I get such point is popular with people who are cynical to authorities, and I get that in the context of racism in USA.

Here in The Netherlands they are always recording, and when the cop pushes it on, it saves the last minute before the cop pushed the button as well, for context.

The police are not allowed to tamper with evidence in a court of law. Nowhere in the world is this allowed.

> 'Their own gain', the police work for the public interest. If that isn't the case, something is wrong with your police force.

I agree. Something is very wrong with our police force. Also, it might not be allowed anywhere in the world but it absolutely happens in most of not all places (police getting away with tampering with evidence).

If we cannot keep people who are supposed to protect us accountable (even via a trusted third party like internal affairs [1]) we as society have a problem. And we do have a problem: a problem of trust, at the very least.

I'd like to think they do get caught, and I'd also like to think most cops in society can be trusted. There's dirty (and I use that word liberally) cops everywhere in the world, yes, also in The Netherlands, but the rotten apples are in a minority.
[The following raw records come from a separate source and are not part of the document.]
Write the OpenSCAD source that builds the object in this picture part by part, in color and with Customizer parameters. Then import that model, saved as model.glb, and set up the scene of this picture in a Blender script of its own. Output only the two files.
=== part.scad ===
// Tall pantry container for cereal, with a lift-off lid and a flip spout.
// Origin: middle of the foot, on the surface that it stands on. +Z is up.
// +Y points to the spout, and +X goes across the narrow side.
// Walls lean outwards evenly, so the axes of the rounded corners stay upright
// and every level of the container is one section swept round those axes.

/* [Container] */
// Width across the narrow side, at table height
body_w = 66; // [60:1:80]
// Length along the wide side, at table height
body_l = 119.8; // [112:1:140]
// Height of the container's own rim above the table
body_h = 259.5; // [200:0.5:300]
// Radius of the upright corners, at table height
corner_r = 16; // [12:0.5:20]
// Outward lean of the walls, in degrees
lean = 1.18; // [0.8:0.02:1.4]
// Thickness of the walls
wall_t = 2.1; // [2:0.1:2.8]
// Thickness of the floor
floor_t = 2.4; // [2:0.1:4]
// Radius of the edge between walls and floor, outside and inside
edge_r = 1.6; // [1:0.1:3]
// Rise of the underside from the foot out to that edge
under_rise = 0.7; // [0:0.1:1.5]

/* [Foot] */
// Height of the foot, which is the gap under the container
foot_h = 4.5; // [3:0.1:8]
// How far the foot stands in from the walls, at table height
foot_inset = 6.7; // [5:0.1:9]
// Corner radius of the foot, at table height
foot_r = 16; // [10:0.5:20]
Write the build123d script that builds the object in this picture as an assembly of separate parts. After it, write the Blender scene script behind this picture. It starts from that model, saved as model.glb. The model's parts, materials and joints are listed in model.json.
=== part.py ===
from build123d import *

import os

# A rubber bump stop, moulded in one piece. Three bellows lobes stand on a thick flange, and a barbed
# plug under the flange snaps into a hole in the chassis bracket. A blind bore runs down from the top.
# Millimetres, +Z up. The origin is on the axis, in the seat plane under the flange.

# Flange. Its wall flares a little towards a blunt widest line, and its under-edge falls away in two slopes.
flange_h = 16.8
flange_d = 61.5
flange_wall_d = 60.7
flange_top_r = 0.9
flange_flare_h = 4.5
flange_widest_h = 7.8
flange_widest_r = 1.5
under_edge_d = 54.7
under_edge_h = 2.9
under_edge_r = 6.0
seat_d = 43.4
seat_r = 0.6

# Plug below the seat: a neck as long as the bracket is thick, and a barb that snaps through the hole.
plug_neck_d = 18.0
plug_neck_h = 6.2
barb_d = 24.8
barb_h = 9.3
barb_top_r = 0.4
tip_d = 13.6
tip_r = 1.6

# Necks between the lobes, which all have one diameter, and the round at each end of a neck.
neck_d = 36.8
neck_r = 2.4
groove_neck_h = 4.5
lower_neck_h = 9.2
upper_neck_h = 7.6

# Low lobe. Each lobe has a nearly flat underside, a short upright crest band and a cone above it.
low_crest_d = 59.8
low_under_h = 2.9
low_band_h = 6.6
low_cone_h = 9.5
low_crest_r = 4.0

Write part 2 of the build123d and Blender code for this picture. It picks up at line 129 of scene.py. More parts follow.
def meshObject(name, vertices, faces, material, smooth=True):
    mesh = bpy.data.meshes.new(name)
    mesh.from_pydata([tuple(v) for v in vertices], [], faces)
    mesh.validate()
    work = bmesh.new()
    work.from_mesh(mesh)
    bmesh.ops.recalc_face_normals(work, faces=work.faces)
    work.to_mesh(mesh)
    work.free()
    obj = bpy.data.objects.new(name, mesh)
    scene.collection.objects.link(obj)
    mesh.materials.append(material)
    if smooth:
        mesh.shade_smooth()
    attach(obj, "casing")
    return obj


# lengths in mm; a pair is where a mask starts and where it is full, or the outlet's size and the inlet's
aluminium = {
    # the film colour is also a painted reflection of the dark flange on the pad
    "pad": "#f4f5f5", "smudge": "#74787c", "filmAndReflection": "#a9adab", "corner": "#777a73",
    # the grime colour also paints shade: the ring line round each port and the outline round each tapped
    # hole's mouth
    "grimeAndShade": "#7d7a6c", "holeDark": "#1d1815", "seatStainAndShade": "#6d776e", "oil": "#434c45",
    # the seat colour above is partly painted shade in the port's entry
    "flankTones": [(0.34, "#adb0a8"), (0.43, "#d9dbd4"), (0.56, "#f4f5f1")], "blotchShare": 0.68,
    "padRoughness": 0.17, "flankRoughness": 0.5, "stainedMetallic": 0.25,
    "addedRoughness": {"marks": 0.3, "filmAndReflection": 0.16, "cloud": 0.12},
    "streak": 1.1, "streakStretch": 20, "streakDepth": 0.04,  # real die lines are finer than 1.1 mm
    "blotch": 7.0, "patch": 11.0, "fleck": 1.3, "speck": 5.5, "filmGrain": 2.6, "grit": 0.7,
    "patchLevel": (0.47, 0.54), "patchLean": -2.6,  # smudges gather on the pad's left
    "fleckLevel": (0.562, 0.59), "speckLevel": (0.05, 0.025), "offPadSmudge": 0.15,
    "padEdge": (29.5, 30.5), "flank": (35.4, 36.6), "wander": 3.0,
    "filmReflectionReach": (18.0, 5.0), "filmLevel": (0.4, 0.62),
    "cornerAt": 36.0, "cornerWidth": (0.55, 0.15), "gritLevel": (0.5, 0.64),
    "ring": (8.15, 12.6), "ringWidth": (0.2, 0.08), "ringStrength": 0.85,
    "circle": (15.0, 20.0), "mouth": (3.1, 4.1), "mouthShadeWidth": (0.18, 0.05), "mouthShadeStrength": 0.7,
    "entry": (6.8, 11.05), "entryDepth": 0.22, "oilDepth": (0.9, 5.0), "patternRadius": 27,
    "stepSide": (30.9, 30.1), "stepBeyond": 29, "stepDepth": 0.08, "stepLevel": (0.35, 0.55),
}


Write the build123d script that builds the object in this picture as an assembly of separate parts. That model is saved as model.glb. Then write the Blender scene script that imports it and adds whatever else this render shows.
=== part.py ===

Mind you, my original quote was: "Police wont't generally use something like this as it would interfere with bodycam which includes a microphone." I said generally; I was already aware -in a world-wide context- some dirty cops might do such, or that I could think of exceptional situations where such might be warranted.

[1] https://en.wikipedia.org/wiki/Internal_affairs_(law_enforcem...

In many countries this is unauthorised broadcasting.
Why can’t instagram distinguish between a public performance vs a cop playing music. Should be pretty easy to do.
Doubt it. Copyright violation detected is fully automated for the most part, and very good at detection regardless of background noise.

You would need a human viewing footage and listening for every single post to determine this.